Rethinking Learning Podcast
Episode #45: Pump the Positive with Dr. Rena Hawkins
Dr. Rena Hawkins is the principal of Maple Elementary School in the Smithville School District in Missouri. She was recently honored by being selected as a 2018 Missouri Association of Elementary School Principals Exemplary New Principal. Rena co-hosts the ShareMo Edu Podcast with Dr. Eric Carlin.

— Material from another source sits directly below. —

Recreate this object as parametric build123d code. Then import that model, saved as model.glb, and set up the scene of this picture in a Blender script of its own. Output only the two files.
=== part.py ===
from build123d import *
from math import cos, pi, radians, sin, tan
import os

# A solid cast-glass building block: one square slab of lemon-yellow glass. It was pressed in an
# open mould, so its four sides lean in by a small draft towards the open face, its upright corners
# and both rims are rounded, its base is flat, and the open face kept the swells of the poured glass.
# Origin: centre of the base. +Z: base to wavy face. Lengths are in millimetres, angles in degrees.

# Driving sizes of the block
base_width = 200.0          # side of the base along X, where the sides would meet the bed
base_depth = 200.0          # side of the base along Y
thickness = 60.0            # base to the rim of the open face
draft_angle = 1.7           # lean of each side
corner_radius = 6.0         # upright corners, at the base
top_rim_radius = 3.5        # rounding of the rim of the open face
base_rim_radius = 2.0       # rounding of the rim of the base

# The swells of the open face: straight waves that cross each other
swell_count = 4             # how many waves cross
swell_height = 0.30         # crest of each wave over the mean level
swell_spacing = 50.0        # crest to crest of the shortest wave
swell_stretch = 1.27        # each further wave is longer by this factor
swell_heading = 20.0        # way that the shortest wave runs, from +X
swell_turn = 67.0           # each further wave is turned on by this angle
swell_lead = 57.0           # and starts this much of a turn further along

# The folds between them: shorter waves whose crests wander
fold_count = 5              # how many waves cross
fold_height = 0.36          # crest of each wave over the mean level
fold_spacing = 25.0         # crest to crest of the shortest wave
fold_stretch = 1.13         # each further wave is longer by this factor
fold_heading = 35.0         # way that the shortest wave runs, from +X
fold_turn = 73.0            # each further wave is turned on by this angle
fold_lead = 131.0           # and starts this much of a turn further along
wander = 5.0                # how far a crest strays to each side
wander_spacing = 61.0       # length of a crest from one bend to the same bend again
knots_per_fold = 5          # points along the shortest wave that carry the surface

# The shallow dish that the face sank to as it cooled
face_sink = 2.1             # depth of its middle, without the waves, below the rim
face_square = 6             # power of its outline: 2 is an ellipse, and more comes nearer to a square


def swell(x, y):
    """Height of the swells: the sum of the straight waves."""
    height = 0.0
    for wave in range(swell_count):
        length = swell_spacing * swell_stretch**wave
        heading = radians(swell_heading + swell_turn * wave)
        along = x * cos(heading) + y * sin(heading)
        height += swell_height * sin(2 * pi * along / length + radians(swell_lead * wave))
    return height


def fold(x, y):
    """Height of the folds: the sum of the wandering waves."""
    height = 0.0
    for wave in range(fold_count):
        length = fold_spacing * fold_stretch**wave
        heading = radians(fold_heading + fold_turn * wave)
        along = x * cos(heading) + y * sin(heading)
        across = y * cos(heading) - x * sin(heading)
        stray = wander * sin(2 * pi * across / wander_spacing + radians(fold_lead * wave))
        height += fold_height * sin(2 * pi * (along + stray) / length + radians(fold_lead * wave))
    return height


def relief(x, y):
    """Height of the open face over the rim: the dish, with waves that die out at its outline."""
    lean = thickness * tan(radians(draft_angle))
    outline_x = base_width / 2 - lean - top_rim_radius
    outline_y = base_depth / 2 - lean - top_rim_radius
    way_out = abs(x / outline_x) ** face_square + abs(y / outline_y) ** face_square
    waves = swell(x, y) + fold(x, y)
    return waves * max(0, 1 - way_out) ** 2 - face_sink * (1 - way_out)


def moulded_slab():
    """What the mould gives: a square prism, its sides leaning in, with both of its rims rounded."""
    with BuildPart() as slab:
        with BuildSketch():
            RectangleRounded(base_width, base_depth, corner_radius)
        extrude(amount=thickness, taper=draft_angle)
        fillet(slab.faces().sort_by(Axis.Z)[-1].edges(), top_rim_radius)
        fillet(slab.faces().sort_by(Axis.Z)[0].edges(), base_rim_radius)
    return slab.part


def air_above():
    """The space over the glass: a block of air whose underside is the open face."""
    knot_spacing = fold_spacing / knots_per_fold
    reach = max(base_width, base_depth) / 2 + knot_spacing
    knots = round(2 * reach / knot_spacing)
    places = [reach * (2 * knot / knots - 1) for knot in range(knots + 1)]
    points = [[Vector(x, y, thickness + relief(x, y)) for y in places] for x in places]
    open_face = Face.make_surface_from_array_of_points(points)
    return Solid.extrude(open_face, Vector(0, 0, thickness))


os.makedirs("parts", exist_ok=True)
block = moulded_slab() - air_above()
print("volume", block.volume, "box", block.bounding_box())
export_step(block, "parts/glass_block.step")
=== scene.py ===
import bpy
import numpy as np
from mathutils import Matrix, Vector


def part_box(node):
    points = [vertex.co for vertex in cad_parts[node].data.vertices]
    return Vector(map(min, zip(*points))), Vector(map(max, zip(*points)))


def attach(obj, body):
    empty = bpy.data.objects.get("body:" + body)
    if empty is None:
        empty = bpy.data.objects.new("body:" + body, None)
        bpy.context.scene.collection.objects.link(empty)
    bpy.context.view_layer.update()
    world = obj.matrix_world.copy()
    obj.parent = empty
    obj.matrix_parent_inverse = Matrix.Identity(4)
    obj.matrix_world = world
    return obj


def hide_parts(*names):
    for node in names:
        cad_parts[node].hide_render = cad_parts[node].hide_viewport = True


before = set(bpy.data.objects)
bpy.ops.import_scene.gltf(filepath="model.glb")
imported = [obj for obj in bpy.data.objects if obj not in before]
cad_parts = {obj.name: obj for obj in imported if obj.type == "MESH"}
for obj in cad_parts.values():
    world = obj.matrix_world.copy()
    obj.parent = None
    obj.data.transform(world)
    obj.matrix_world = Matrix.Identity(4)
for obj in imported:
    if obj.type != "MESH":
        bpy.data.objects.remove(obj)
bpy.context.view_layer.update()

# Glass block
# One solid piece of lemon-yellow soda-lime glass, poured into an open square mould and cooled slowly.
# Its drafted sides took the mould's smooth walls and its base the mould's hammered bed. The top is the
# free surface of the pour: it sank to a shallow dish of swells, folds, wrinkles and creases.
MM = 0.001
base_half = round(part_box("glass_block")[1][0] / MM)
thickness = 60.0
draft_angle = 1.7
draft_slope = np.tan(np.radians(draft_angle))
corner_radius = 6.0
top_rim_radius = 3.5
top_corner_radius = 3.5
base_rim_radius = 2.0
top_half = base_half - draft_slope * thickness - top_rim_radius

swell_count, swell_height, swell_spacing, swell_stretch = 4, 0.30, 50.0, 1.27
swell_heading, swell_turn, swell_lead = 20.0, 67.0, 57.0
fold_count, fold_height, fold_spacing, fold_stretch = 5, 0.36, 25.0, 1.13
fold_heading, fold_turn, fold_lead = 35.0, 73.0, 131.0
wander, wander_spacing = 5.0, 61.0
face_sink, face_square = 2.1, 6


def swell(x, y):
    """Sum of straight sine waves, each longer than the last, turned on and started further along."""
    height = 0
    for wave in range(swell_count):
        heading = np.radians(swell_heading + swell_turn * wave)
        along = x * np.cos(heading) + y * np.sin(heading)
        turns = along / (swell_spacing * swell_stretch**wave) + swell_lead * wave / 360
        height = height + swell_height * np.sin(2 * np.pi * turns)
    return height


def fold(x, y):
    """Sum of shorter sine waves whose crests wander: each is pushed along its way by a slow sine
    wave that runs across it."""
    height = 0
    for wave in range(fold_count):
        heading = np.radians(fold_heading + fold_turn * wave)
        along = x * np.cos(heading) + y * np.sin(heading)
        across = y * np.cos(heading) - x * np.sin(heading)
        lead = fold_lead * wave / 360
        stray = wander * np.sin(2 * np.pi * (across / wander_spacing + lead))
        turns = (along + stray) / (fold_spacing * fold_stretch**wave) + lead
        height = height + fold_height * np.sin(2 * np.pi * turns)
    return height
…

I was lucky to meet Rena on a panel with Adam Welcome and loved her passion for teaching and learning. So I just had to have a conversation with her. I was also able to enjoy time with her at the ISTE Conference so she took a selfie. Below are a few excerpts from the podcast along with some great pictures and resources from Rena:
About you and your family
I met my husband in the summer 25 years ago and we’ve been married for 23 years. My husband is Jason Hawkins and is a Psychotherapist at Truman Medical Center in Kansas City. We have 3 children. Our oldest, Serena, 19, just finished her freshman year at Northwestern and wants to be a music teacher. Harley is 16 and is a true outdoorsman. He loves football, hunt, and fish. Elaine, 15, will be a freshman next year in high school and loves to sing and loves drama.

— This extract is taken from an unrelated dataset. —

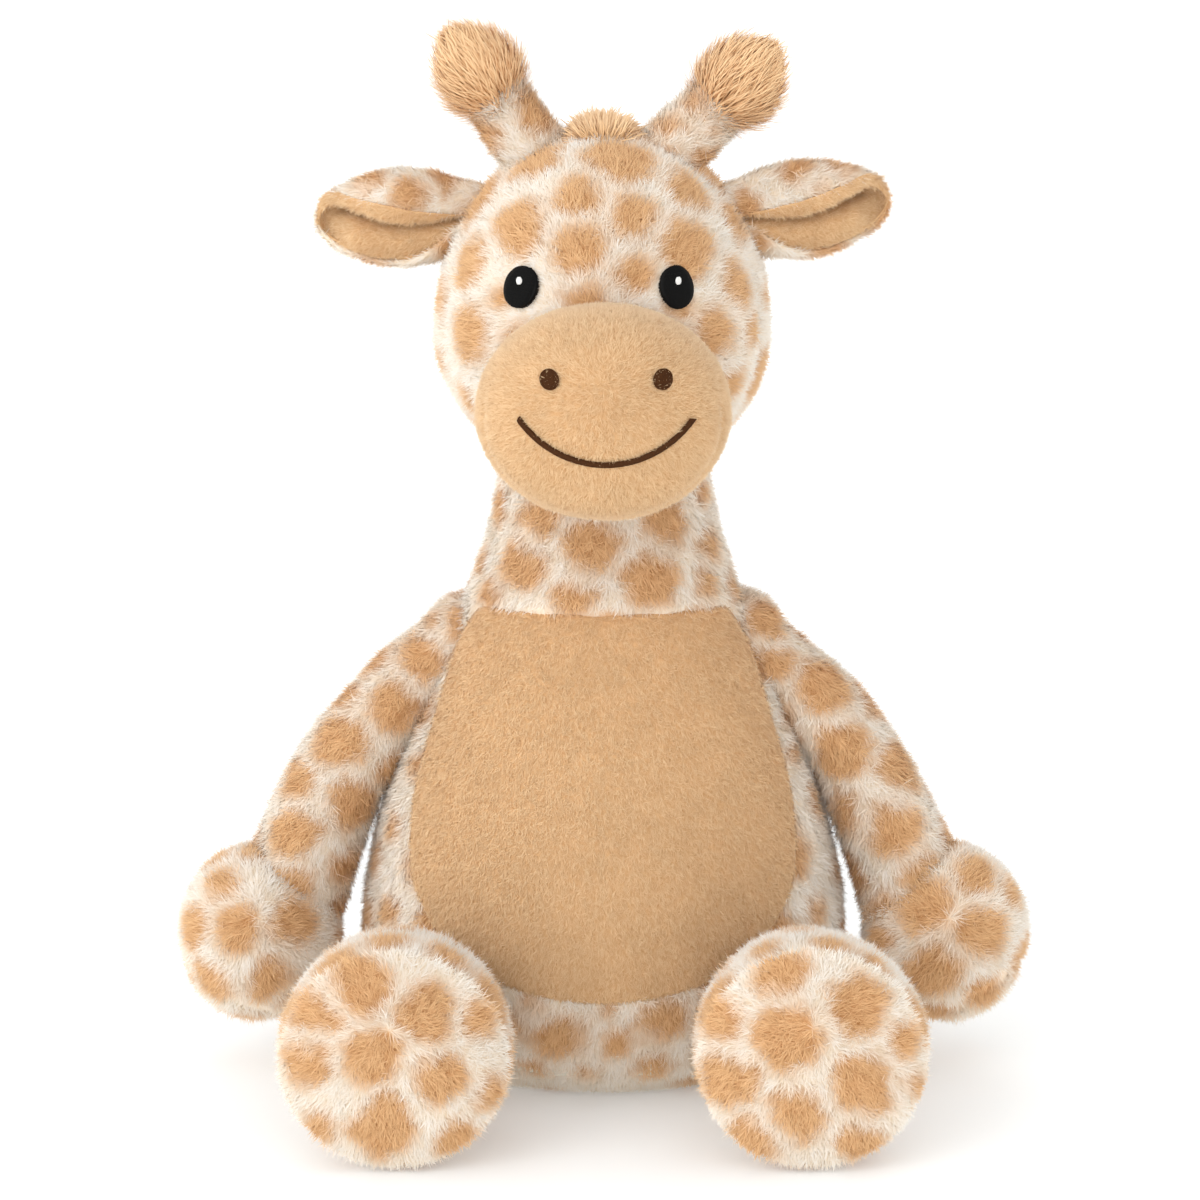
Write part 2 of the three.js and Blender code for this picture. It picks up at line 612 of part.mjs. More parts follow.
function makeArm(side) {
  const sign = sideOf[side];
  const root = shoulder(side);
  const wrist = vec(sign * wristHalfSpan, -wristForward, wristHeight);
  const along = wrist.clone().sub(root);
  const outward = vec(-along.z * sign, 0, along.x * sign).normalize();
  const rings = armLengthShares.map((share) => {
    const bow = Math.sin(Math.PI * Math.min(share, 1)) * elbowBow;
    return {
      at: root.clone().addScaledVector(along, share).addScaledVector(outward, bow),
      wide: outward.clone().multiplyScalar(THREE.MathUtils.lerp(armRootHalfWidth, wristHalfWidth, share)),
      deep: vec(0, THREE.MathUtils.lerp(armRootHalfDepth, wristHalfDepth, share), 0),
    };
  });
  const middle = wrist.clone().add(vec(sign * handOut, -handForward, -handDrop));
  const handForm = (grow) => {
    const handRings = ballShares.map((share) => {
      const size = Math.sqrt(1 - share * share);
      return {
        at: middle.clone().add(vec(sign * share * handHalfWidth * handLeanShare, 0, share * handHalfHeight)),
        wide: vec(size * handHalfWidth, 0, 0),
        deep: vec(0, size * handHalfDepth, 0),
      };
    });
    const pole = (end) => middle.clone().add(vec(0, 0, end * handHalfHeight));
    return form(handRings, limbSides, pole(-1), pole(1), grow);
  };
  const clear = (piece) => largest(piece.subtract(bodyForm(bendGap)));
  const sleeve = clear(form(rings, limbSides, root, rings.at(-1).at)).add(ball(root, shoulderRadius));
  add(`${side}_arm`, sleeve.subtract(handForm(seamGap)), spottedPlush);
  add(`${side}_hand`, clear(handForm(0)), spottedPlush);
}

function makeLeg(side) {
  const sign = sideOf[side];
  const root = hip(side);
  const middle = vec(sign * footHalfSpan, -footForward, footHalfHeight + floorGap);
  const seam = -(footForward + footFront);
  const ring = (y, share) => ({
    at: vec(middle.x, y, middle.z),
    wide: vec(share * footHalfWidth, 0, 0),
    deep: vec(0, 0, share * footHalfHeight),
  });
  const point = (y) => vec(middle.x, y, middle.z);
  const inset = panelCloth + seamGap;
  const dome = (y) => domeShares.map((share, i) =>
    ring(y - (soleDome - inset) * share, domeSizeShares[i] * soleShare));
  const footForm = (grow) => {
    const rings = footBackShares.map((share, i) =>
      ring(-(footForward - footBack * share), footBackSizeShares[i]));
    rings.push(ring(-(footForward + footFront * footRimShare), 1), ring(seam, soleShare), ...dome(seam));
    return form(rings, footSides, point(-(footForward - footBack)), point(seam - (soleDome - inset)), grow);
  };
  const ankle = point(-(footForward - footBack * ankleShare));
  const along = ankle.clone().sub(root);
  const legRings = legLengthShares.map((share) => ({
    at: root.clone().addScaledVector(along, share), wide: vec(legRadius, 0, 0), deep: vec(0, 0, legRadius),
  }));
  const tube = form(legRings, limbSides, root, legRings.at(-1).at).subtract(footForm(seamGap));
  const normal = vec(along.x, along.y, 0).normalize();
  const bulge = Math.hypot(normal.x * hipHalfWidth, normal.y * bellyDepth) + bendGap;
  const face = { at: normal.clone().multiplyScalar(bulge).setZ(hipRise), normal };
  const outside = inFrontOf(tube, face, root, xAxis, [-legUp, legDown]);
  add(`${side}_leg`, outside.add(ball(root, hipRadius, xAxis).subtract(footForm(seamGap))), spottedPlush);
  add(`${side}_foot`, footForm(0), spottedPlush);
  const rear = [ring(seam - seamGap, soleShare), ...dome(seam - seamGap)];
  const front = [ring(seam - inset, soleShare), ...dome(seam - inset)];
  const hollow = point(seam - seamGap - soleDome + inset);
  const sole = form([...rear.reverse(), ...front], footSides, hollow, point(seam - soleDome));
  add(`${side}_sole`, sole, spottedPlush);
}

function makeTail() {
  const at = (i) => tailRoot.clone()
    .add(vec(0, tailOutShares[i] * (tailOut + tailRootRadius), -tailDropShares[i] * tailDrop));
  const rings = tailOutShares.map((share, i) => ({
    at: at(i),
    wide: vec(tailRadius, 0, 0),
    deep: vec(0, tailRadius * tailDeepShares[i][0], tailRadius * tailDeepShares[i][1]),
  }));
  const end = at(3);
  const tuftForm = (grow) => {
    const top = end.clone().add(vec(0, 0, tailRadius));
    const tuftRings = tipLengthShares.map((share, i) => ({
      at: top.clone().add(vec(0, 0, -share * tuftLength)),
      wide: vec(tipSizeShares[i] * tuftRadius, 0, 0),
      deep: vec(0, tipSizeShares[i] * tuftRadius, 0),
    }));
    return form(tuftRings, smallSides, top, top.clone().add(vec(0, 0, -tuftLength)), grow);
  };
  const cord = form(rings, smallSides, tailRoot, end).subtract(tuftForm(seamGap));
  const face = { at: vec(0, backDepth + bendGap, 0), normal: yAxis };
  const hanging = inFrontOf(cord, face, tailRoot, yAxis, [0]);
  add('tail', hanging.add(ball(tailRoot, tailRootRadius, yAxis, smallSides)), spottedPlush);
  add('tail_tuft', tuftForm(0), longPile);
}

// Zip across the back of the base: tape, teeth and a flat slider
function makeZip() {
  const end = zipLength / 2 - seamGap;
  const tapeTop = coverWall;
  const tapeLow = tapeTop - zipTapeThickness;
  const half = zipTapeWidth / 2 - seamGap;
  add('zip_tape', box(vec(-end, zipBehind - half, tapeLow), vec(end, zipBehind + half, tapeTop)), zipCloth);
  const coilTop = tapeLow - seamGap;
  const coilLow = coilTop - zipCoilHeight;
  const coilHalf = zipCoilWidth / 2;
  let coil = box(vec(-end, zipBehind - coilHalf, coilLow), vec(end, zipBehind + coilHalf, coilTop));
  const count = Math.floor((2 * end) / zipToothPitch);
  const spine = zipCoilHeight * coilSpineShare;
  for (let i = 0; i < count; i++) {
    const x = -end + zipToothPitch * (i + 0.5);
    coil = coil.subtract(box(
      vec(x - zipToothGap / 2, zipBehind - coilHalf - overrun, coilLow - overrun),
      vec(x + zipToothGap / 2, zipBehind + coilHalf + overrun, coilTop - spine)));
  }
  add('zip_teeth', coil, zipNylon);
  const channel = coilHalf + zipRun;
  const sliderEnd = end - seamGap;
  const outer = box(
    vec(sliderEnd - sliderLength, zipBehind - sliderWidth / 2, sliderFloor),
    vec(sliderEnd, zipBehind + sliderWidth / 2, coilTop));
  const hollow = box(
    vec(-end - overrun, zipBehind - channel, sliderFloor + sliderPlate),
    vec(end + overrun, zipBehind + channel, coilTop + overrun));
  add('zip_slider', outer.subtract(hollow), zipNylon);
}

makeBody();
makeMane();
makeHead();
makeFace();
makeEar('left', leftEarTilt);
makeEar('right', rightEarTilt);
makeHorn('left', leftHornTilt);
makeHorn('right', rightHornTilt);
for (const side of ['left', 'right']) {
  makeArm(side);
  makeLeg(side);
}
makeTail();
makeZip();

export default group;
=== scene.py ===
"""A sitting plush giraffe: skins, pile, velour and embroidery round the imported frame."""
import json
import math

import bmesh
import bpy
import numpy as np
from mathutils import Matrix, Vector, noise
from mathutils.bvhtree import BVHTree
from mathutils.kdtree import KDTree


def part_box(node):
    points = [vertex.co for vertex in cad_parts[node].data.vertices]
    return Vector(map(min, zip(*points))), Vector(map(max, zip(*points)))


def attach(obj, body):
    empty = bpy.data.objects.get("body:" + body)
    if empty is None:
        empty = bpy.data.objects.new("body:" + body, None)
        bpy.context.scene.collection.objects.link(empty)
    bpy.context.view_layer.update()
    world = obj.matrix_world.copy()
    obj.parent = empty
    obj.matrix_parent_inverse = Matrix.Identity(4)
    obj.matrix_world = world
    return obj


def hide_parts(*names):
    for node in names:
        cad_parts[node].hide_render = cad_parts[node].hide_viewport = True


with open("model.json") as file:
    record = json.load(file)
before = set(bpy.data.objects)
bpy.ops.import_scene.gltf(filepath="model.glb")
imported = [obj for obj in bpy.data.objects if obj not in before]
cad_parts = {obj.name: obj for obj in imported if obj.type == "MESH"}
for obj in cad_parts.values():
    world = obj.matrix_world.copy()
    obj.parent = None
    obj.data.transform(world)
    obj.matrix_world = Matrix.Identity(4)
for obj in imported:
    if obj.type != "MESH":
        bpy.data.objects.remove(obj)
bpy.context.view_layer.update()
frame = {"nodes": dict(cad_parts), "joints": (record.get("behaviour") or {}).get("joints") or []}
MM = 0.001
LEFT, RIGHT = 1, -1
SIDE_NAMES = {LEFT: "left", RIGHT: "right"}
DOWN, ACROSS, BACKWARD = np.array([0, 0, -1.0]), np.array([1.0, 0, 0]), np.array([0, 1.0, 0])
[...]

Journey as a Teacher to Principal
I always wanted to be a teacher and was a teacher for eleven years. I taught first, second, and fifth grades. I moved back and forth between Missouri and Florida three times in my life, twice as a child and once as an adult. My teaching experience spanned from areas in Missouri to Florida and back. After teaching, I moved into an instructional coach role for six years and one year as the K-12 ELA curriculum coordinator. Following that, I went into administration and was the assistant principal in Smithville for 2 years before taking over the Maple Elementary (K-2) as lead principal 2 years ago where there were 500 K-2 students.

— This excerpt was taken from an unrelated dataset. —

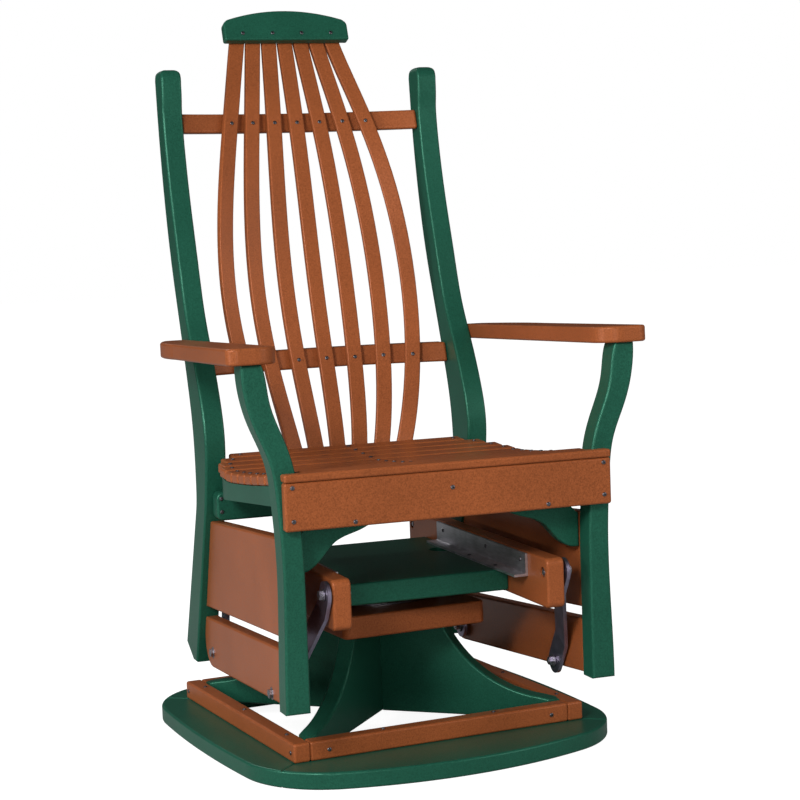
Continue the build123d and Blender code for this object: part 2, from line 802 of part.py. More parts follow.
def seat_top_z(y):
    """Height of the dished seat at this depth."""
    if y < seat_low_y:
        return seat_low_z + seat_front_rise * ((seat_low_y - y) / seat_front_run) ** dish_power
    return seat_low_z + seat_rear_rise * ((y - seat_low_y) / seat_rear_run) ** dish_power


def seat_slope(y):
    """Slope of the dished seat at this depth, in degrees."""
    step = slat_pitch / 2
    return degrees(atan((seat_top_z(y + step) - seat_top_z(y - step)) / (2 * step)))


def seat_half_length(y):
    """Half length of a seat slat; the seat is rounded at its rear corners."""
    if y < leg_rear_y + slat_pitch / 2:
        return leg_inner_x - seam
    if y < seat_round_y:
        return seat_half_width
    return seat_half_width - seat_round_radius + sqrt(seat_round_radius ** 2 - (y - seat_round_y) ** 2)


def seat_slat_rows():
    """Middles of the seat slats from the rear to the front."""
    return [rear_slat_y - row * slat_pitch for row in range(slat_count)]


def seat_slats():
    """Front board and the row of seat slats that follow the dish."""
    slats = [nosing()]
    for y in seat_slat_rows():
        size = (2 * seat_half_length(y), slat_pitch - slat_gap, slat_thickness)
        slat = fillet(Box(*size).edges(), edge_round)
        lean = Rot(seat_slope(y), 0, 0) * Pos(0, 0, -slat_thickness / 2)
        slats.append(Pos(0, y, seat_top_z(y)) * lean * slat)
    return slats


def support_profile(front_y, rear_y, front_low_z):
    """Side outline of a seat support under the slats."""
    under = slat_thickness + slat_bed_gap
    count = 17
    rows = [front_y + (rear_y - front_y) * step / (count - 1) for step in range(count)]
    top = [(y, seat_top_z(y) - under) for y in rows]
    low_rear = (rear_y, support_bottom_z)
    level = (support_level_y, support_bottom_z)
    low_front = (front_y, front_low_z)
    return make_face([Spline(*top), Line(top[-1], low_rear), Line(low_rear, level),
                      Line(level, low_front), Line(low_front, top[0])])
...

Transitioning to Maple Elementary PreK-6
The Primary School just finished its last year as a K-2 school and is now a PreK-6 school. For years, K-2 children in Smithville were bussed to Maple Elementary. The district is in the process of building a new elementary school and all three elementary schools will open as PreK to 6th-grade schools in the fall. So my building is going through major renovations this summer.
One of our major changes opening as a PreK to 6th-grade school is we are starting multi-age co-teaching classrooms. We are breaking down walls between six classrooms and will have sliding glass doors between them. There will be multi-age co-teaching with first and second grades so the first graders will get to loop with those teachers for two years. We have done looping in the past, but the way we are doing looping with co-teaching models is new to us.
Changing Everything
With the change in the model and a new school, I lost two-thirds of my teaching staff to the other two elementary schools. I belong to the Missouri Department of Ed’s Leadership Academy this past year where we had regional meetings and toured different schools in the area. I toured a school and saw co-teaching with the two teachers at the same grade levels. I came back to my superintendent and asked: “why are we going to open Maple Elementary with the same model when we can make a difference?”
So he suggested that I research multi-age co-teaching. Once the teachers got a taste of facilitating the leadership hour with another teacher in the co-teaching model, they liked it. I had a feeling that there were a lot of teachers interested but nobody knew who was going to be staying at Maple at that time. After much planning with the schedule, we decided to start with a first/second grade co-teaching model with 3 first grade and 3-second grade classes. We have a new curriculum and plan to go slow by starting small with a workshop model, team building activities, and social-emotional learning strategies.